# 1000th Fetchezlavache !!!



## DDT

Congratulations !!!

















DDT


----------



## Artrella

Congratulations Fetchez!!!!  ​


----------



## zebedee

Congratulations Fetchezlavache! 
Here's to another 1000 posts!

zebedee


----------



## araceli

Bonsoir
Mon Dieu !! Another French woman at the same day!

¡Felicitaciones!

I'm glad that you come back here!


----------



## kens

Fetchezlavache,

With your kind help my French is getting better and better.  So mercy buckets!!!


----------



## lauranazario

Mon Dieu!
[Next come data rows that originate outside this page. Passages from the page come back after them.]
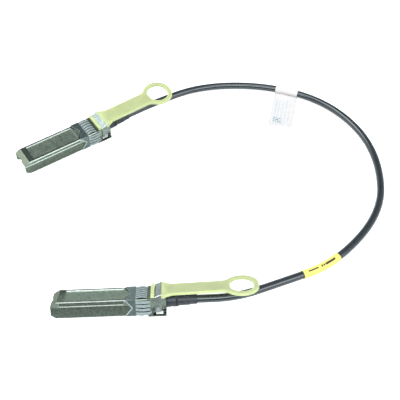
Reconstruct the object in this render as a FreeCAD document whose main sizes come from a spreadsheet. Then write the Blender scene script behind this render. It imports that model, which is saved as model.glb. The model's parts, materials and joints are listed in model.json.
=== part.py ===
"""Copper cable assembly with a pluggable metal connector and a pull tab at each end, in millimetres."""

import math
import os
import re

import FreeCAD
import Part
import Sketcher

# Every driving size, in millimetres or degrees.
# In a plug's own frame x runs from the nose to the cable, y across and z up from the underside of its body.
SIZES = {
    # body
    "plug_width": 13.55,
    "plug_height": 8.55,
    "nose_top_run": 3.2,
    "nose_top_drop": 2.05,
    "nose_low_run": 2.5,
    "nose_low_rise": 1.6,
    "edge_chamfer": 0.4,
    "cap_height": 2.35,
    "stop_start": 47.5,
    "rear_length": 9.0,
    "seam_offset": 1.1,
    "rear_drop": 1.0,
    "ridge_rise": 0.35,
    "waist_offset": 2.8,
    "waist_inset": 0.625,
    # shell walls
    "side_wall": 0.75,
    "upper_wall": 1.4,
    "roof": 1.0,
    "floor": 1.0,
    "rear_plate": 0.6,
    "rear_wall": 0.9,
    "waist_wall": 0.5,
    "mouth_length": 10.4,
    "comb_slot": 0.85,
    "comb_pitch": 1.5,
    # outside features
    "groove_start": 4.6,
    "panel_start": 6.6,
    "panel_gap": 0.6,
    "groove_height": 1.65,
    "groove_depth": 0.5,
    "panel_margin": 1.15,
    "panel_depth": 0.6,
    "ramp_depth": 0.15,
    # spring-finger collar
    "collar_reach": 11.3,
    "top_notch": 2.9,
    "side_notch": 3.5,
    "finger_length": 5.9,
    "side_finger_reach": 1.2,
    "sheet": 0.2,
    "finger_bulge": 0.65,
    "finger_width": 1.55,
    "finger_pitch": 2.05,
    # card
    "card_front": 3.2,
    "card_shoulder": 12.0,
    "card_setback": 7.5,
    "card_height": 2.25,
    "card_thickness": 1.0,
    "card_tongue": 9.2,
    "pad_pitch": 0.8,
    "pad_width": 0.5,
    "pad_length": 3.6,
    "pad_thickness": 0.05,
    "rail_width": 1.0,
    # cable and what holds it
    "cable_height": 4.2,
    "cable_diameter": 4.2,
    "cable_depth": 5.7,
    "core_diameter": 0.9,
    "core_lower_spread": 2.9,
    "core_upper_spread": 1.3,
    "ferrule_length": 3.0,
    "ferrule_wall": 0.8,
    "flange_diameter": 6.5,
    "flange_length": 1.1,
    "neck_diameter": 5.5,
    "boot_length": 15.4,
    "boot_first": 6.0,
    "boot_second": 5.7,
    "boot_root": 7.0,
    "boot_end": 4.9,
    "boot_slot": 0.8,
    # latch lever
    "pivot_offset": 1.4,
    "pivot_height": 1.45,
    "pin_diameter": 1.2,
    "tongue_length": 5.5,
    "lever_height": 0.15,
    "lever_sheet": 0.5,
    "tongue_width": 5.0,
    "lever_side": 0.35,
    "lever_clearance": 0.7,
    "boss_offset": 0.4,
    "boss_length": 2.6,
    "boss_width": 2.6,
    "boss_drop": 0.45,
    "spring_width": 3.0,
    "spring_sheet": 0.2,
    # yoke and pull tab
    "arm_offset": 3.5,
    "arm_width": 3.2,
    "yoke_sheet": 0.5,
    "yoke_lift": 1.2,
    "yoke_rise": 1.35,
    "rivet_height": 2.8,
    "rivet_diameter": 1.4,
    "rivet_head": 2.3,
    "rivet_head_height": 0.35,
    "pull_travel": 1.8,
    "latch_angle": 8.0,
    "bar_offset": 1.5,
    "bar_length": 1.8,
    "bar_thickness": 1.1,
    "root_length": 1.75,
    "root_lift": 0.25,
    "root_height": 2.0,
    "strap_lift": 0.65,
    "strap_tilt": 1.5,
    "strap_thickness": 1.3,
    "strap_width": 10.0,
    "strap_flare": 3.5,
    "strap_rim": 0.8,
    "rim_height": 0.3,
    "tab_reach": 46.8,
    "ring_outer": 16.9,
    "ring_inner": 11.9,
    "ring_straight": 2.4,
    "ring_fillet": 6.0,
    "web_width": 2.8,
    "web_offset": 3.6,
    # clearances
    "gap": 0.15,
    "running": 0.05,
    "fit": 0.02,
    # labels on the cable
    "film": 0.15,
    "flag_width": 14.6,
    "flag_length": 31.0,
    "wrap_length": 23.6,
    # where the plugs lie on the table
    "plug_a_x": -63.2425,
    "plug_a_y": 24.082,
    "plug_a_yaw": 31.4,
    "plug_b_x": -35.9425,
    "plug_b_y": -76.218,
    "plug_b_roll": -29.4,
}

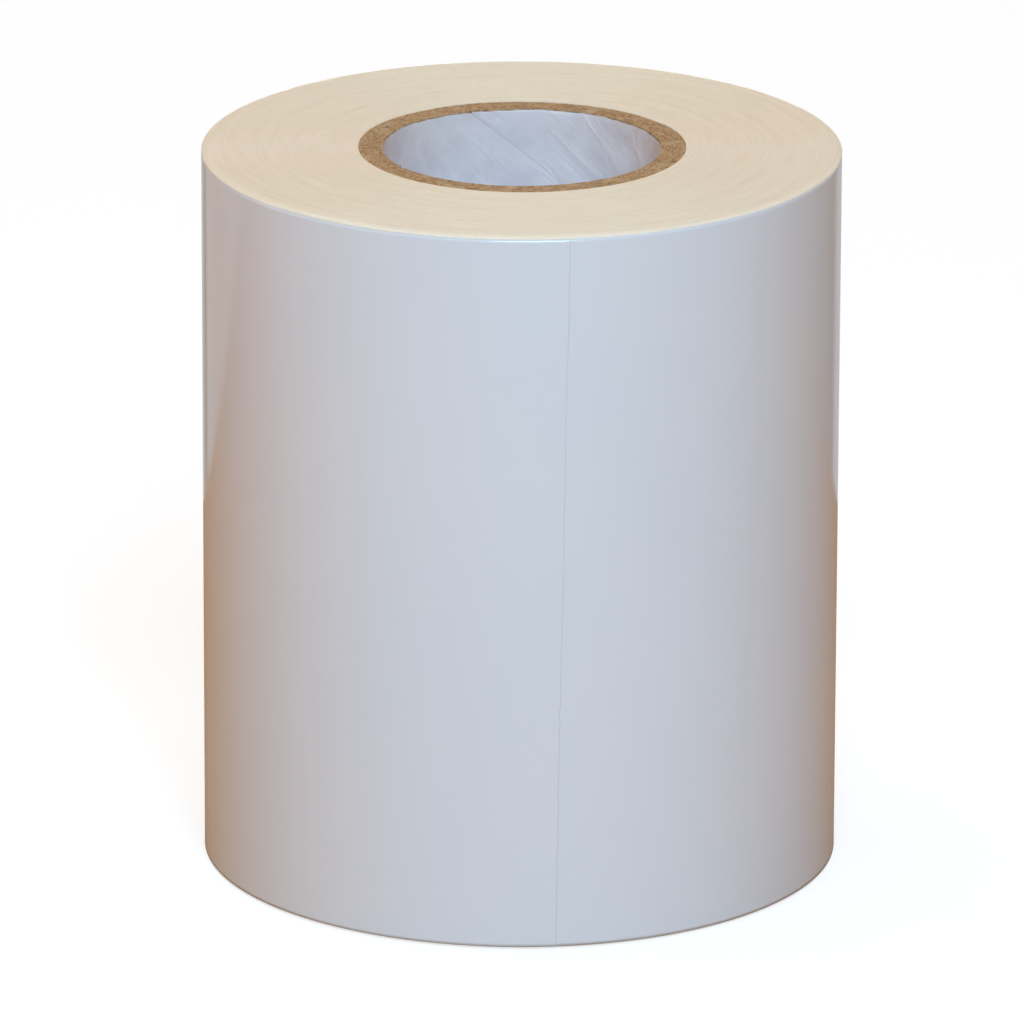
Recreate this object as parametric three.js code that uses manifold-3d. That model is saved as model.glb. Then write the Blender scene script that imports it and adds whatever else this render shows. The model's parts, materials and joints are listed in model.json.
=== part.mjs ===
// A roll of sign vinyl: a self-adhesive film on its paper liner, wound on a spiral-wound board core.
// Millimetres, +Z up. The roll stands on end, its axis on Z and its lower end face at Z = 0.
// The free end of the web points counter-clockwise, seen from above, and is jointed to peel away.

import * as THREE from 'three';
import { mergeVertices } from 'three/addons/utils/BufferGeometryUtils.js';
import Module from 'manifold-3d';

const wasm = await Module();
wasm.setup();

// ---- Driving sizes -------------------------------------------------------------------------

// The web: a vinyl film with its adhesive, and the release liner that carries it.
const WIDTH = 203.2; // slit width of the web, which is the height of the standing roll
const ROLL_R = 88.4; // radius over the film at the free end of the web
const FILM_T = 0.1; // vinyl and adhesive together
const LINER_T = 0.13; // coated release paper
const LAYER_GAP = 0.02; // air between layers that lie on each other

// The core: a white lining paper, then board plies, all wound in right-handed helices.
const BORE_R = 38.1; // for a 3 inch spindle
const LINING_T = 0.3;
const PLY_COUNT = 6;
const PLY_T = 1.02;
const GLUE_GAP = 0.03; // glue line between plies
const PLY_PITCH = 195; // rise of a ply in one turn
const PLY_SEAM = 0.4; // butt gap between neighbouring turns of one ply
const CORE_RECESS = 0.1; // the core ends lie this far inside the end faces of the web
const LINING_SEAM_ANGLE = 113; // where the lining's seam meets the top of the core, degrees
const PLY_SEAM_STAGGER = 100; // turn of each ply's seam from the ply inside it, degrees

// Pads of double-sided tape that hold the start of the web on the core.
const TAPE_COUNT = 3;
const TAPE_SIZE = 25;
const TAPE_T = 0.1;
const START_ANGLE = 30; // where the first turn starts, degrees

// The free end of the web.
const TAIL_ANGLE = 277.5; // the cut edge at half height, degrees
const TAIL_SLANT = 3.2; // how much further round the edge is at the top than at the bottom
const TAIL_STRIPS = 6; // rigid strips that stand for the bending of the free end
const STRIP_ANGLE = 7.5; // arc of each strip but the last, degrees
const END_STRIP_ANGLE = 15; // arc of the last strip, degrees
const FILM_TAB_ANGLE = 11.25; // arc of the film that lifts off the last strip, degrees
const HINGE_GAP = 0.3; // space between neighbouring strips, centred on their hinge line
const LAP_ANGLE = 3.75; // how far the free end laps over the start of the outer turn, degrees

// Facets: concentric layers share their corner angles, so the thin gaps between them are even.
const WEB_STEP = 3.75;
const PLY_STEP = 7.5;

// ---- Sizes that follow ---------------------------------------------------------------------

const WEB_PITCH = LINER_T + FILM_T + 2 * LAYER_GAP;
const CORE_R = BORE_R + LINING_T + PLY_COUNT * (PLY_T + GLUE_GAP);
const WEB_START_R = CORE_R + TAPE_T + 2 * LAYER_GAP;
const HINGE_ANGLE = TAIL_ANGLE - END_STRIP_ANGLE - (TAIL_STRIPS - 1) * STRIP_ANGLE;
const TAB_HINGE_ANGLE = TAIL_ANGLE - FILM_TAB_ANGLE;
const OUTER_TURN_ANGLE = TAIL_ANGLE - LAP_ANGLE - 360; // where the separate outer turn starts
const LINER_OFFSET = LAYER_GAP;
const FILM_OFFSET = LINER_OFFSET + LINER_T + LAYER_GAP;

// ---- Materials -----------------------------------------------------------------------------

const finish = (color, roughness) => new THREE.MeshStandardMaterial({ color, roughness, metalness: 0 });
const VINYL = { color: 0xe9edf3, roughness: 0.18 };
const LINER = { color: 0xf0e6d0, roughness: 0.7 };
const WOUND = { color: 0xf3ead6, roughness: 0.6 };
const BOARD = { color: 0xb08a60, roughness: 0.9 };
const LINING = { color: 0xd5dce8, roughness: 0.75 };
const TAPE = { color: 0xe8e2c8, roughness: 0.4 };

// ---- Geometry helpers ----------------------------------------------------------------------

const radians = THREE.MathUtils.degToRad;

const polar = (radius, angle) =>
  new THREE.Vector2(radius * Math.cos(radians(angle)), radius * Math.sin(radians(angle)));

/** Radius of the face that the web lies on, at an angle counted along the web to its free end. */
const webRadius = (angle) => ROLL_R - WEB_PITCH * (1 + (TAIL_ANGLE - angle) / 360);

/** The angle that a length along the outside of the roll covers, in degrees. */
const outsideAngle = (length) => THREE.MathUtils.radToDeg(length / ROLL_R);

/** The point at an angle on the faceted curve whose corners are at multiples of WEB_STEP. */
function facetPoint(radiusAt, angle) {
  const corner = Math.floor(angle / WEB_STEP) * WEB_STEP;
  const first = polar(radiusAt(corner), corner);
  const chord = polar(radiusAt(corner + WEB_STEP), corner + WEB_STEP).sub(first);
  const ray = polar(1, angle);
  return ray.multiplyScalar(first.cross(chord) / ray.cross(chord));
}

/** The faceted curve from one angle to another. */
function facetCurve(radiusAt, from, to) {
  const points = [facetPoint(radiusAt, from)];
  for (let corner = Math.floor(from / WEB_STEP) + 1; corner * WEB_STEP < to; corner += 1) {
    points.push(facetPoint(radiusAt, corner * WEB_STEP));
  }
  points.push(facetPoint(radiusAt, to));
  return points;
}

/** A shape with straight sides, raised along Z. */
function raised(shape, bottom, height) {
  const geometry = new THREE.ExtrudeGeometry(shape, { depth: height, bevelEnabled: false });
  return geometry.translate(0, 0, bottom);
}

/** A bent sheet of even thickness that stands on its edge. */
function bentSheet(radiusAt, thickness, from, to, bottom = 0, height = WIDTH) {
  const inner = facetCurve(radiusAt, from, to);
  const outer = facetCurve((angle) => radiusAt(angle) + thickness, from, to);
  return raised(new THREE.Shape([...outer, ...inner.reverse()]), bottom, height);
}

function toSolid(geometry) {
  const bare = geometry.clone();
  bare.deleteAttribute('normal');
  bare.deleteAttribute('uv');
  const merged = mergeVertices(bare, 1e-5);
  const vertProperties = new Float32Array(merged.attributes.position.array);
  const triVerts = new Uint32Array(merged.index.array);
  return new wasm.Manifold(new wasm.Mesh({ numProp: 3, vertProperties, triVerts }));
}

function toGeometry(solid) {
  const mesh = solid.getMesh();
  const geometry = new THREE.BufferGeometry();
  geometry.setAttribute('position', new THREE.BufferAttribute(mesh.vertProperties, 3));
  geometry.setIndex(new THREE.BufferAttribute(mesh.triVerts, 1));
  geometry.computeVertexNormals();
  return geometry;
}

// ---- Core ----------------------------------------------------------------------------------

/** A strip wound in a helix at one radius, cut square at both ends of the core. */
function helicalPly(innerRadius, thickness, seamAngle) {
  const coreLength = WIDTH - 2 * CORE_RECESS;
  const coreTop = WIDTH - CORE_RECESS;
  const stripHeight = PLY_PITCH - PLY_SEAM;
  // The seam, which is the strip's upper edge, crosses the top of the core at seamAngle.
  const riseTo = (angle) => coreTop + (PLY_PITCH * (angle - seamAngle)) / 360;
  const turnsBelow = coreLength / PLY_PITCH;
  const from = Math.floor((seamAngle - 360 * turnsBelow) / PLY_STEP - 1) * PLY_STEP;
  const to = Math.ceil((seamAngle + 360) / PLY_STEP + 1) * PLY_STEP;
  const steps = Math.round((to - from) / PLY_STEP);

  const strip = new THREE.BoxGeometry(1, thickness, stripHeight, steps, 1, 1);
  const position = strip.attributes.position;
  for (let i = 0; i < position.count; i += 1) {
    const along = Math.round((position.getX(i) + 0.5) * steps);
    const angle = from + along * PLY_STEP;
    const radius = innerRadius + (position.getY(i) < 0 ? thickness : 0);
    const place = polar(radius, angle);
    position.setXYZ(i, place.x, place.y, riseTo(angle) - stripHeight / 2 + position.getZ(i));
  }
  const reach = 4 * CORE_R;
  const band = new THREE.BoxGeometry(reach, reach, coreLength).translate(0, 0, WIDTH / 2);
  return toGeometry(toSolid(strip).intersect(toSolid(band)));
}

function addCore(group) {
  add(group, 'core_lining_ply', helicalPly(BORE_R, LINING_T, LINING_SEAM_ANGLE), LINING);
  for (let ply = 1; ply <= PLY_COUNT; ply += 1) {
    const innerRadius = BORE_R + LINING_T + GLUE_GAP + (ply - 1) * (PLY_T + GLUE_GAP);
    const seamAngle = LINING_SEAM_ANGLE + ply * PLY_SEAM_STAGGER;
    add(group, `core_ply_${ply}`, helicalPly(innerRadius, PLY_T, seamAngle), BOARD);
  }
}

/** Pads under the start of the web, spread evenly over its width. */
function addCoreTapes(group) {
  const from = START_ANGLE + WEB_STEP / 2;
  const to = from + THREE.MathUtils.radToDeg(TAPE_SIZE / CORE_R);
  const padRadius = () => CORE_R + LAYER_GAP;
  for (let pad = 1; pad <= TAPE_COUNT; pad += 1) {
    const bottom = (WIDTH * (pad - 0.5)) / TAPE_COUNT - TAPE_SIZE / 2;
    const geometry = bentSheet(padRadius, TAPE_T, from, to, bottom, TAPE_SIZE);
    add(group, `core_tape_${pad}`, geometry, TAPE);
  }
}

// ---- Wound web -----------------------------------------------------------------------------

/** All the turns under the outer one, with the spiral's step at its inner and its outer end. */
function woundPack() {
  const startRadius = (angle) => WEB_START_R + (WEB_PITCH * (angle - START_ANGLE)) / 360;
  const outside = facetCurve(webRadius, OUTER_TURN_ANGLE, OUTER_TURN_ANGLE + 360);
  const inside = facetCurve(startRadius, START_ANGLE, START_ANGLE + 360);
  const shape = new THREE.Shape(outside);
  shape.holes.push(new THREE.Path(inside.reverse()));
  return raised(shape, 0, WIDTH);
}

const linerRadius = (angle) => webRadius(angle) + LINER_OFFSET;
const filmRadius = (angle) => webRadius(angle) + FILM_OFFSET;

function addWoundWeb(group) {
  const halfGap = outsideAngle(HINGE_GAP / 2);
  const from = OUTER_TURN_ANGLE + halfGap;
  const to = HINGE_ANGLE - halfGap;
  add(group, 'wound_pack', woundPack(), WOUND);
  add(group, 'outer_turn_liner', bentSheet(linerRadius, LINER_T, from, to), LINER);
  add(group, 'outer_turn_film', bentSheet(filmRadius, FILM_T, from, to), VINYL);
}

// ---- Free end ------------------------------------------------------------------------------

/** Cuts a sheet along the slanted edge of the free end. */
function cutToTailEdge(geometry) {
  const beyond = new THREE.BoxGeometry(WIDTH, WIDTH, 2 * WIDTH).translate(0, WIDTH / 2, 0);
  beyond.rotateX(-Math.atan(TAIL_SLANT / WIDTH));
  beyond.translate(ROLL_R, 0, WIDTH / 2);
  beyond.rotateZ(radians(TAIL_ANGLE));
  return toGeometry(toSolid(geometry).subtract(toSolid(beyond)));
}

function addTail(group) {
  const halfGap = outsideAngle(HINGE_GAP / 2);
  const beyondEdge = TAIL_ANGLE + outsideAngle(TAIL_SLANT);
  for (let strip = 1; strip <= TAIL_STRIPS; strip += 1) {
    const from = HINGE_ANGLE + (strip - 1) * STRIP_ANGLE + halfGap;
    const last = strip === TAIL_STRIPS;
    const to = HINGE_ANGLE + strip * STRIP_ANGLE - halfGap;
    const filmTo = last ? TAB_HINGE_ANGLE - halfGap : to;
    const liner = bentSheet(linerRadius, LINER_T, from, last ? beyondEdge : to);
    add(group, `tail_liner_${strip}`, last ? cutToTailEdge(liner) : liner, LINER);
    add(group, `tail_film_${strip}`, bentSheet(filmRadius, FILM_T, from, filmTo), VINYL);
  }
  const tab = bentSheet(filmRadius, FILM_T, TAB_HINGE_ANGLE + halfGap, beyondEdge);
  add(group, 'film_tab', cutToTailEdge(tab), VINYL);
}

// ---- Assembly ------------------------------------------------------------------------------

function add(group, name, geometry, { color, roughness }) {
  const mesh = new THREE.Mesh(geometry, finish(color, roughness));
  mesh.name = name;
  group.add(mesh);
}

const roll = new THREE.Group();
addCore(roll);
addCoreTapes(roll);
addWoundWeb(roll);
addTail(roll);

export default roll;
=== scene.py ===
"""A roll of sign vinyl standing on end: wound film and liner, board core, and a free end that peels back.

The wound web is two real sheets on one spiral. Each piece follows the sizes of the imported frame, in metres.
"""
import json
import math

import bpy
import numpy as np
from mathutils import Matrix, Vector


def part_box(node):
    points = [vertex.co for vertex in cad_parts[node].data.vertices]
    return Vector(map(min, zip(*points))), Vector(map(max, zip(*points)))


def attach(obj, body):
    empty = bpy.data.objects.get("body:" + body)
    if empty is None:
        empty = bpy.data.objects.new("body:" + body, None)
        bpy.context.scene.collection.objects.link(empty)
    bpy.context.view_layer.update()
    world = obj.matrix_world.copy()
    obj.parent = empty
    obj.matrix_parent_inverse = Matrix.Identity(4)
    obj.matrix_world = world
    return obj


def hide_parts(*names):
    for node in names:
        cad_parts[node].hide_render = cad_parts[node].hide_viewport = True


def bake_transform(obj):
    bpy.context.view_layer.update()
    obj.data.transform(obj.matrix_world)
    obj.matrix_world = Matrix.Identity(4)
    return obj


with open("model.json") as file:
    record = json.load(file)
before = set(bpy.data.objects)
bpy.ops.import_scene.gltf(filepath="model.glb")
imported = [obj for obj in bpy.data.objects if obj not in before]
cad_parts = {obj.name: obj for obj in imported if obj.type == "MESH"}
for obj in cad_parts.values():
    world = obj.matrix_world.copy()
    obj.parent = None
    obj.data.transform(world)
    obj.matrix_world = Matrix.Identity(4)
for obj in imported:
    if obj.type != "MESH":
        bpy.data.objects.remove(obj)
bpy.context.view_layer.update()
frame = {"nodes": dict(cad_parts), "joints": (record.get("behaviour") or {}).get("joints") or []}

# ---- Sizes ---------------------------------------------------------------------------------------

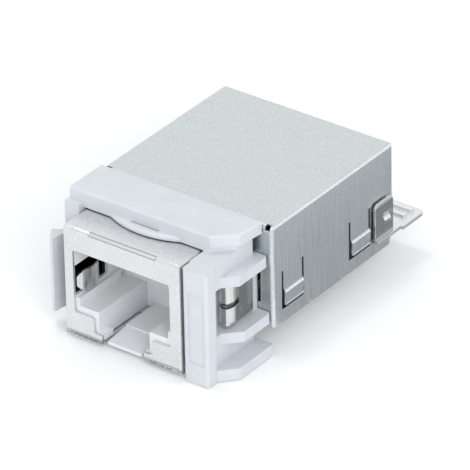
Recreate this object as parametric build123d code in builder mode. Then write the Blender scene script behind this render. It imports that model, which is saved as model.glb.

Une autre fête aujoud'hui!  Cherchez la champagne... santé pour Fetchez! 

LN


----------



## fetchezlavache

yup, two talkative french wimmin !! thanks guys !


----------



## Cath.S.

Félicitations, Fetchez!


----------



## vachecow

kens said:
			
		

> So mercy buckets!!!


My French teacher used to say 'murcky buckets'...I guess she wasn't alone  
Well congradulations Fetchez....MOOOO!!!


----------



## belén

Felicidades Fetchez!!!!!!!
Keep It Up!!!!

Hugs
Be


----------



## Sev

Bien joué Smarties !  

Ca fait plaisir de retrouver quelqu'un "d'utile et d'agréable" !!


----------



## amenrah0303

*congratulations Fetchez!!!!!!!!*


----------



## walnut

Congratulations Fetchez!!!     Walnut


----------



## abc

N,

Gros Poutous!!!  Et...Félicitations!!!


----------